И так до седьмого огурца. Голос у папа делается все громче и громче, гуще и гуще…
– Идет мальчик дальше и видит, лежит седьмо-о-о-й огурец. Вот тако-о-о-ой огурец! (И папа растягивает в обе стороны руки, насколько они могут достать.) Мальчик его взял: ха-а-а-ап! xa-a-a-ап! и съел.
Когда папа показывает, как мальчик ест седьмой огурец, то его беззубый рот открывается до таких огромных размеров, что страшно на него смотреть, и руками он делает вид, что с трудом в него засовывает седьмой огурец…
И мы все трое, следя за ним, невольно так же, как и он, разеваем рты и так и сидим с разинутыми ртами, не спуская с него глаз.
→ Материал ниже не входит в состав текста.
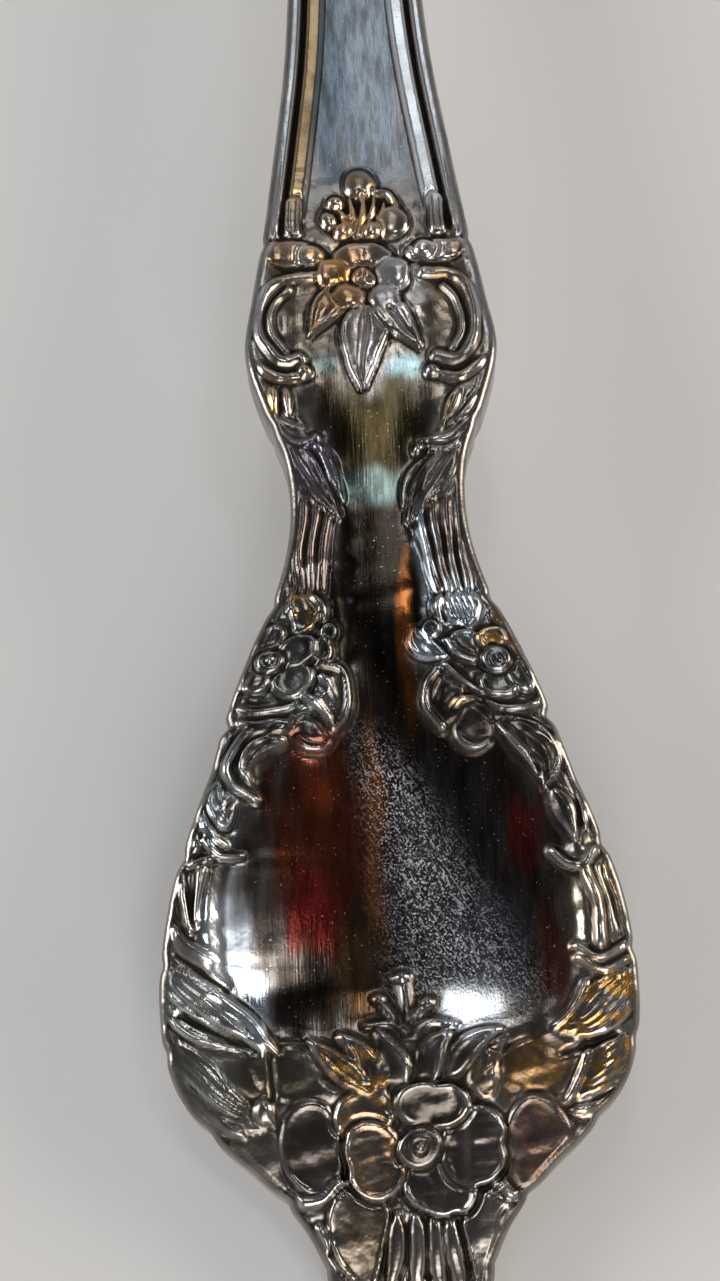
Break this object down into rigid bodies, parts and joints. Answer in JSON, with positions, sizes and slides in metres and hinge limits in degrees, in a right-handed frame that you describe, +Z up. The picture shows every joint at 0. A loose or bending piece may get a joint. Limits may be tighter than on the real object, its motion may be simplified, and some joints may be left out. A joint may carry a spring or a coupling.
{
  "type": "bar spoon",
  "caption": "Long bar spoon with a die-struck floral handle, twisted square stem, turned collars and an egg-shaped bowl.",
  "frame": {"origin": "under the middle of the whole spoon, on the plane it lies on", "axes": "+Y from the handle tip towards the bowl tip, +Z up out of the bowl and out of the patterned face, +X across"},
  "size_m": [0.026, 0.276, 0.0128],
  "materials": {
    "handle_silver": "polished silver plate, dark patina in the recesses of the relief",
    "collar_silver": "polished silver plate",
    "stem_silver": "polished silver plate, dark patina along the twist",
    "bowl_silver": "polished silver plate with fine wear",
    "solder": "dull silver solder"
  },
  "bodies": {
    "root": {"handle": "handle_silver", "handle_ferrule": "collar_silver", "stem": "stem_silver", "bowl_ferrule": "collar_silver", "bowl": "bowl_silver", "handle_solder": "solder", "bowl_solder": "solder"}
  },
  "joints": []
}
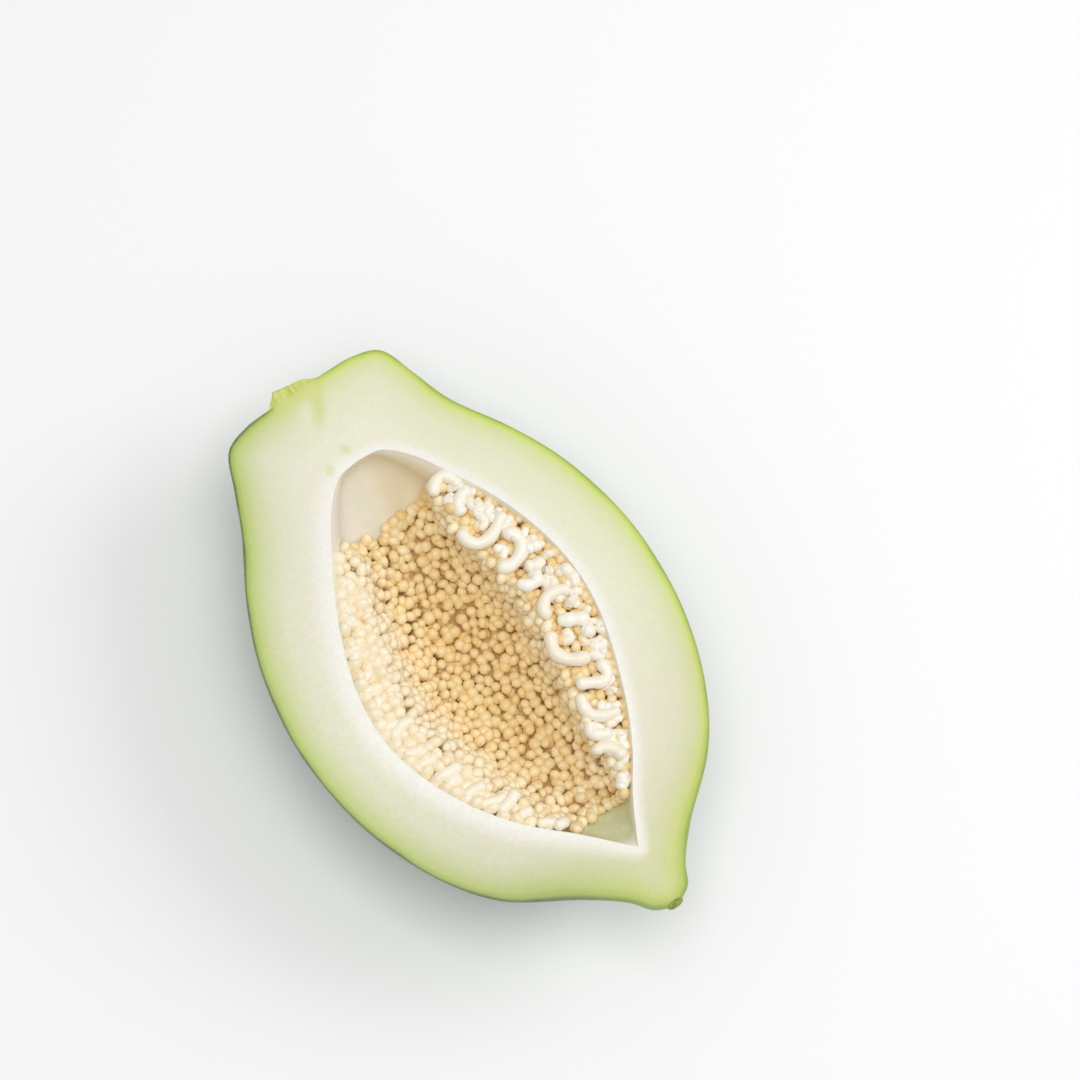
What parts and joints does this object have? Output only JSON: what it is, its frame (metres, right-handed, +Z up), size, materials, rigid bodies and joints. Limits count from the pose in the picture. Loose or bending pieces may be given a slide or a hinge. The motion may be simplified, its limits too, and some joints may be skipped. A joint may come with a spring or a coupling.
{
  "type": "half green papaya",
  "caption": "Unripe papaya cut lengthwise into a half: thick pale flesh under green skin, and a long hollow lined with young seeds.",
  "frame": {"origin": "on the resting surface, under the middle of the outline of the half", "axes": "+X from the stalk end to the blossom tip, +Y across the cut face, +Z up out of the cut face"},
  "size_m": [0.2314, 0.1442, 0.0694],
  "materials": {
    "fruit_wall": "moist pale flesh fading to green under a smooth dark green skin with a dull gloss",
    "young_seeds": "moist cream seeds, tan between them, with a soft gloss",
    "stalk": "fibrous yellow-green, dull"
  },
  "bodies": {
    "root": {"fruit_wall": "fruit_wall", "seed_bed": "young_seeds", "stalk_stump": "stalk"}
  },
  "joints": []
}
Еще с папа бывало веселое занятие – это по утрам, когда он одевается, приходить к нему в кабинет делать гимнастику. У него была комната, теперь не существующая, с двумя колоннами, между которыми была вделана железная рейка. Каждое утро он и мы упражнялись на ней.
Делали мы и шведскую гимнастику, причем папа командовал:
– Раз, два, три, четыре, пять. – И мы, напрягая наши маленькие мускулы, выкидывали за ним руки: вперед, вбок, кверху, книзу, кзаду.
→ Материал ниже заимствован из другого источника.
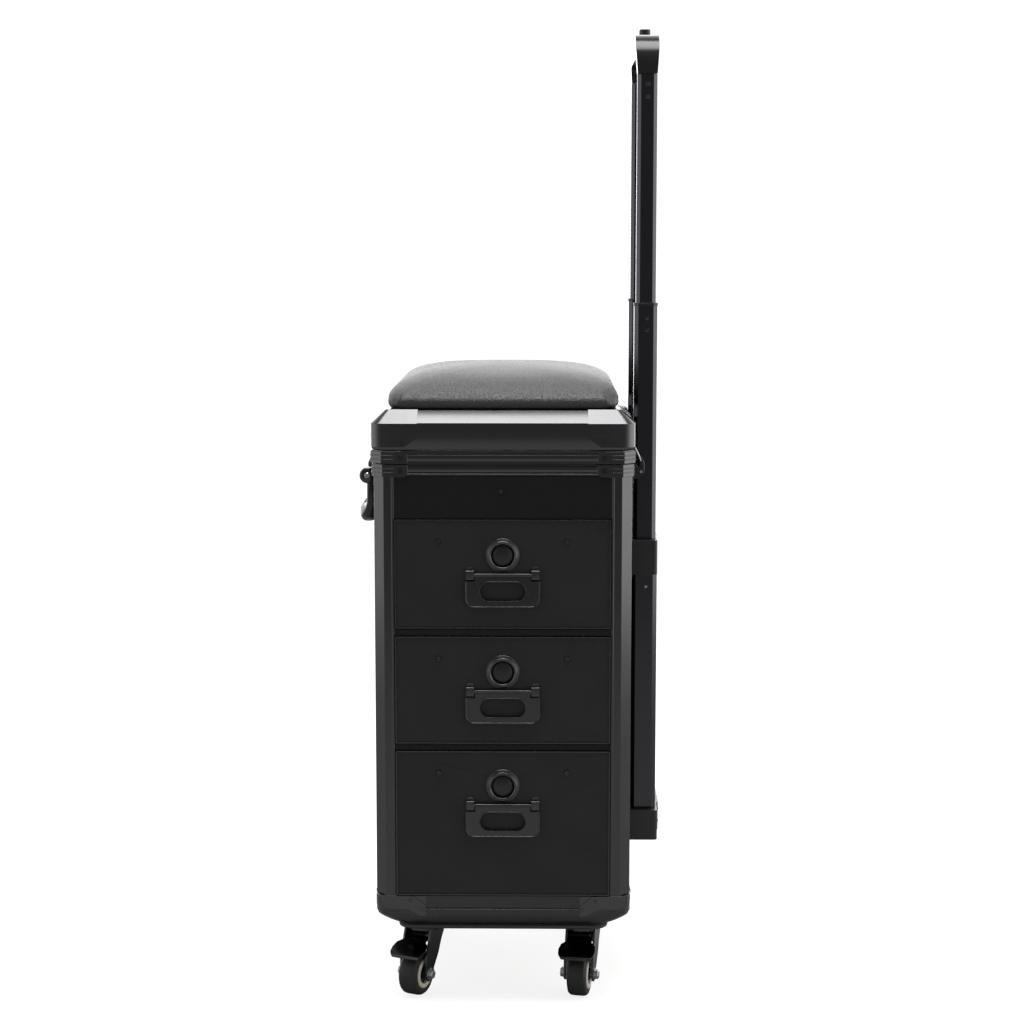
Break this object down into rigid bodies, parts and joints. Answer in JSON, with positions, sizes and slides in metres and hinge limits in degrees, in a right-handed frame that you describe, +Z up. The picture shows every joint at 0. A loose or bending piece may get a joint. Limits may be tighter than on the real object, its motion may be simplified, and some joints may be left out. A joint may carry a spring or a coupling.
{
  "type": "spa trolley cart",
  "caption": "Tall rolling salon case with a cushioned seat lid, front drawers, telescopic handle, carry handle, latches and swivel casters.",
  "frame": {"origin": "middle of the footprint, on the floor under the wheels", "axes": "+Z up; +X towards the telescopic handle; -Y the way the drawers open"},
  "size_m": [0.3416, 0.353, 1.08],
  "materials": {
    "vinyl_board": "black embossed vinyl over board, fine pebble grain, satin",
    "black_extrusion": "black anodised aluminium extrusion, satin with fine draw lines",
    "corner_moulding": "moulded black corner and base plastic, semi-gloss",
    "seat_leather": "black synthetic leather over foam, soft sheen",
    "handle_tube": "black anodised tube, glossy",
    "handle_plastic": "moulded black plastic, semi-gloss",
    "black_hardware": "black electro-coated steel, satin",
    "caster_tyre": "black thermoplastic rubber tread on a pale grey core",
    "lining": "black lined board, matt",
    "drawer_tray": "dark moulded tray, matt"
  },
  "bodies": {
    "case": {"base_tray": "corner_moulding", "left_panel": "vinyl_board", "right_panel": "vinyl_board", "back_panel": "vinyl_board", "front_fascia": "vinyl_board", "compartment_floor": "lining", "divider_upper": "lining", "divider_lower": "lining", "corner_post_front_left": "black_extrusion", "corner_post_front_right": "black_extrusion", "corner_post_rear_left": "black_extrusion", "corner_post_rear_right": "black_extrusion", "body_rim": "black_extrusion", "outer_tube_front": "handle_tube", "outer_tube_rear": "handle_tube", "tube_bracket_upper": "handle_plastic", "tube_bracket_lower": "handle_plastic", "carry_handle_mount": "black_hardware", "caster_plate_front_left": "black_hardware", "caster_plate_front_right": "black_hardware", "caster_plate_rear_left": "black_hardware", "caster_plate_rear_right": "black_hardware", "latch_body_front": "black_hardware", "latch_body_rear": "black_hardware", "lid_hinge": "black_hardware"},
    "lid": {"lid_rim": "black_extrusion", "lid_frame": "black_extrusion", "lid_panel": "vinyl_board", "seat_cushion": "seat_leather"},
    "latch_front": {"latch_lever_front": "black_hardware"},
    "latch_rear": {"latch_lever_rear": "black_hardware"},
    "carry_handle": {"carry_handle": "handle_plastic"},
    "handle_middle": {"middle_tube_front": "handle_tube", "middle_tube_rear": "handle_tube"},
    "handle_top": {"inner_tube_front": "handle_tube", "inner_tube_rear": "handle_tube", "handle_grip": "handle_plastic"},
    "grip_button": {"grip_button": "handle_plastic"},
    "drawer_upper": {"drawer_box_upper": "drawer_tray", "drawer_front_upper": "vinyl_board"},
    "pull_upper": {"drawer_pull_upper": "black_hardware"},
    "lock_upper": {"lock_button_upper": "black_hardware"},
    "drawer_middle": {"drawer_box_middle": "drawer_tray", "drawer_front_middle": "vinyl_board"},
    "pull_middle": {"drawer_pull_middle": "black_hardware"},
    "lock_middle": {"lock_button_middle": "black_hardware"},
    "drawer_lower": {"drawer_box_lower": "drawer_tray", "drawer_front_lower": "vinyl_board"},
    "pull_lower": {"drawer_pull_lower": "black_hardware"},
    "lock_lower": {"lock_button_lower": "black_hardware"},
    "fork_front_left": {"caster_fork_front_left": "black_hardware"},
    "wheel_front_left": {"caster_wheel_front_left": "caster_tyre"},
    "brake_front_left": {"caster_brake_front_left": "black_hardware"},
    "fork_front_right": {"caster_fork_front_right": "black_hardware"},
    "wheel_front_right": {"caster_wheel_front_right": "caster_tyre"},
    "brake_front_right": {"caster_brake_front_right": "black_hardware"},
    "fork_rear_left": {"caster_fork_rear_left": "black_hardware"},
    "wheel_rear_left": {"caster_wheel_rear_left": "caster_tyre"},
    "fork_rear_right": {"caster_fork_rear_right": "black_hardware"},
    "wheel_rear_right": {"caster_wheel_rear_right": "caster_tyre"}
  },
  "joints": [
    {"name": "lid_hinge", "type": "hinge", "parent": "case", "child": "lid", "pos_m": [-0.15075, 0.002, 0.6063], "axis": [0, -1, 0], "range_deg": [0, 95]},
    {"name": "latch_front_pivot", "type": "hinge", "parent": "case", "child": "latch_front", "pos_m": [0.14525, -0.1205, 0.594], "axis": [0, 1, 0], "range_deg": [0, 100]},
    {"name": "latch_rear_pivot", "type": "hinge", "parent": "case", "child": "latch_rear", "pos_m": [0.14525, 0.1245, 0.594], "axis": [0, 1, 0], "range_deg": [0, 100]},
    {"name": "carry_handle_pivot", "type": "hinge", "parent": "case", "child": "carry_handle", "pos_m": [-0.15575, 0.002, 0.581], "axis": [0, 1, 0], "range_deg": [0, 90]},
    {"name": "handle_middle_slide", "type": "slide", "parent": "case", "child": "handle_middle", "axis": [0, 0, 1], "range_m": [-0.245, 0]},
    {"name": "handle_top_slide", "type": "slide", "parent": "handle_middle", "child": "handle_top", "axis": [0, 0, 1], "range_m": [-0.245, 0]},
    {"name": "grip_button_press", "type": "slide", "parent": "handle_top", "child": "grip_button", "axis": [0, 0, -1], "range_m": [0, 0.005], "stiffness_N_per_m": 400, "springref_m": -0.002},
    {"name": "drawer_upper_slide", "type": "slide", "parent": "case", "child": "drawer_upper", "axis": [0, -1, 0], "range_m": [0, 0.25]},
    {"name": "pull_upper_flap", "type": "hinge", "parent": "drawer_upper", "child": "pull_upper", "pos_m": [-0.00575, -0.174, 0.4848], "axis": [-1, 0, 0], "range_deg": [0, 90]},
    {"name": "lock_upper_press", "type": "slide", "parent": "drawer_upper", "child": "lock_upper", "axis": [0, 1, 0], "range_m": [0, 0.004], "stiffness_N_per_m": 400, "springref_m": -0.002},
    {"name": "drawer_middle_slide", "type": "slide", "parent": "case", "child": "drawer_middle", "axis": [0, -1, 0], "range_m": [0, 0.25]},
    {"name": "pull_middle_flap", "type": "hinge", "parent": "drawer_middle", "child": "pull_middle", "pos_m": [-0.00575, -0.174, 0.3562], "axis": [-1, 0, 0], "range_deg": [0, 90]},
    {"name": "lock_middle_press", "type": "slide", "parent": "drawer_middle", "child": "lock_middle", "axis": [0, 1, 0], "range_m": [0, 0.004], "stiffness_N_per_m": 400, "springref_m": -0.002},
    {"name": "drawer_lower_slide", "type": "slide", "parent": "case", "child": "drawer_lower", "axis": [0, -1, 0], "range_m": [0, 0.25]},
    {"name": "pull_lower_flap", "type": "hinge", "parent": "drawer_lower", "child": "pull_lower", "pos_m": [-0.00575, -0.174, 0.229], "axis": [-1, 0, 0], "range_deg": [0, 90]},
    {"name": "lock_lower_press", "type": "slide", "parent": "drawer_lower", "child": "lock_lower", "axis": [0, 1, 0], "range_m": [0, 0.004], "stiffness_N_per_m": 400, "springref_m": -0.002},
    {"name": "swivel_front_left", "type": "hinge", "parent": "case", "child": "fork_front_left", "pos_m": [-0.09575, -0.1105, 0.074], "axis": [0, 0, 1], "continuous": true},
    {"name": "axle_front_left", "type": "hinge", "parent": "fork_front_left", "child": "wheel_front_left", "pos_m": [-0.1042, -0.12863, 0.025], "axis": [0.9063, -0.4226, 0], "continuous": true},
    {"name": "brake_front_left_pedal", "type": "hinge", "parent": "fork_front_left", "child": "brake_front_left", "pos_m": [-0.10082, -0.12138, 0.064], "axis": [0.9063, -0.4226, 0], "range_deg": [0, 8]},
    {"name": "swivel_front_right", "type": "hinge", "parent": "case", "child": "fork_front_right", "pos_m": [0.08425, -0.1105, 0.074], "axis": [0, 0, 1], "continuous": true},
    {"name": "axle_front_right", "type": "hinge", "parent": "fork_front_right", "child": "wheel_front_right", "pos_m": [0.08009, -0.13006, 0.025], "axis": [0.9781, -0.2079, 0], "continuous": true},
    {"name": "brake_front_right_pedal", "type": "hinge", "parent": "fork_front_right", "child": "brake_front_right", "pos_m": [0.08175, -0.12224, 0.064], "axis": [0.9781, -0.2079, 0], "range_deg": [0, 8]},
    {"name": "swivel_rear_left", "type": "hinge", "parent": "case", "child": "fork_rear_left", "pos_m": [-0.09575, 0.1145, 0.074], "axis": [0, 0, 1], "continuous": true},
    {"name": "axle_rear_left", "type": "hinge", "parent": "fork_rear_left", "child": "wheel_rear_left", "pos_m": [-0.09297, 0.13431, 0.025], "axis": [-0.9903, 0.1392, 0], "continuous": true},
    {"name": "swivel_rear_right", "type": "hinge", "parent": "case", "child": "fork_rear_right", "pos_m": [0.08425, 0.1145, 0.074], "axis": [0, 0, 1], "continuous": true},
    {"name": "axle_rear_right", "type": "hinge", "parent": "fork_rear_right", "child": "wheel_rear_right", "pos_m": [0.08009, 0.13406, 0.025], "axis": [-0.9781, -0.2079, 0], "continuous": true}
  ]
}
Папа был замечательно силен и ловок и всем нам, детям, передал исключительную физическую силу {Я редко в своей жизни встречала женщину, которая могла равняться со мной силой, да и многие мужчины, я думаю, мне уступили бы в силе.
Мне это давало много удовольствия в жизни: работая, правя лошадью верхом или в экипаже, катаясь на коньках, – я всегда с наслаждением чувствовала тот избыток сил, который делал, что всякое физическое усилие мне бывало не трудно, а, напротив, легко и приятно.}.
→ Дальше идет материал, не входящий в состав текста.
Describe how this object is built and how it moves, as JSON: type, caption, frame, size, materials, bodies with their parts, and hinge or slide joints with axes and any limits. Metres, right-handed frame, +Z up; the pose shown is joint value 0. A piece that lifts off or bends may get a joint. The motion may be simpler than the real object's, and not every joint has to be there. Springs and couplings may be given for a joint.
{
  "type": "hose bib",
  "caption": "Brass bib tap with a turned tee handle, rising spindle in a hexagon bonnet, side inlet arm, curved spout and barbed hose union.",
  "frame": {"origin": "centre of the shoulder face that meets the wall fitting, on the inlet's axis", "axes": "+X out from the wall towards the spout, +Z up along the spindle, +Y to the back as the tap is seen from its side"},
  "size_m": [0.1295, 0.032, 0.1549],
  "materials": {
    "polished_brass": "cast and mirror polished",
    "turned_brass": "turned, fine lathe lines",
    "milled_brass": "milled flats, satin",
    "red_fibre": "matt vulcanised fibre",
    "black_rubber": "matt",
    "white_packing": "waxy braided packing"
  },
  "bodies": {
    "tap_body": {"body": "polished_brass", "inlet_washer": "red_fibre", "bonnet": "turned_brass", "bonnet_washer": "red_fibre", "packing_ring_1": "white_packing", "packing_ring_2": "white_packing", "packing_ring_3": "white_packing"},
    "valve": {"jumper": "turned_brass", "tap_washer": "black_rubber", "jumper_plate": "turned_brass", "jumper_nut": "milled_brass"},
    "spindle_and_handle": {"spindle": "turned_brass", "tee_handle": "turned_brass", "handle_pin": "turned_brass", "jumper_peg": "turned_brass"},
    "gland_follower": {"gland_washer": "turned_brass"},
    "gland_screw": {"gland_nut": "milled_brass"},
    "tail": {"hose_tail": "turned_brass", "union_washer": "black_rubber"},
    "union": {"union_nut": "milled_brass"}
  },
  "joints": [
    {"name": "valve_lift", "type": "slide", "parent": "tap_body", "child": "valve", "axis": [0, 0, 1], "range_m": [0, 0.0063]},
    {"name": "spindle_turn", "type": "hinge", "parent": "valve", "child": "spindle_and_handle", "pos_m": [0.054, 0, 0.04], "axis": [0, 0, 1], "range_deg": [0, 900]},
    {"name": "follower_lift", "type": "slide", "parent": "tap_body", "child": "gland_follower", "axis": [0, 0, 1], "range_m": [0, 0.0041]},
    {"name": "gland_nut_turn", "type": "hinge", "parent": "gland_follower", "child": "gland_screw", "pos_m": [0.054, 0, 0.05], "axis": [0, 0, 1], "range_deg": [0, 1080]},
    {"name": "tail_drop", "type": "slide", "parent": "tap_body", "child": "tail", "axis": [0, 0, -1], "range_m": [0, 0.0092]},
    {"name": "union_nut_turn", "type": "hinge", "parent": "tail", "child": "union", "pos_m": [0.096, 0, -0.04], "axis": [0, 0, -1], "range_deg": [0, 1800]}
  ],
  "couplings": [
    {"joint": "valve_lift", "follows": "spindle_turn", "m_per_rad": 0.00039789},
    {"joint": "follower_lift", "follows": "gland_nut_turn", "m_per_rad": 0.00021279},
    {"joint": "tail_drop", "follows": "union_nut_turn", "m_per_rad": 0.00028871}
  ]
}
После гимнастики папа уходил "заниматься", и в это время никому не разрешалось ходить к нему и беспокоить его. Говорили мне, что я одна пользовалась этим правом и одной мне папа позволял приходить к себе во время занятий. Но я этого не помню, а помню, что я до конца его дней боялась помешать работе его мысли, которую я всегда уважала и считала нужной и важной.
В детстве я бессознательно чувствовала, что такой человек, как мой отец, не может заниматься пустяками. А в зрелые годы, участвуя в его работе, я поняла и признала все ее значение.
"Папа умнее всех людей на свете. Он тоже все знает, но с ним капризничать нельзя", – пишет брат Илья о своем отношении к отцу в своих воспоминаниях.
"А когда он сидит в своем кабинете и "занимается", не надо шуметь, и входить к нему никак нельзя. Что он делает, когда "занимается", мы не знаем. Позднее, когда я уже умел читать, я узнал, что папа "писатель".
Это было так: мне как-то понравились какие-то стихи. Я спросил у мама: "Кто написал эти стихи?" Она мне сказала, что их написал Пушкин и что Пушкин был великий писатель. Мне стало обидно, что мой отец не такой. Тогда мне мама сказала, что и мой отец известный писатель, и я был этому очень рад.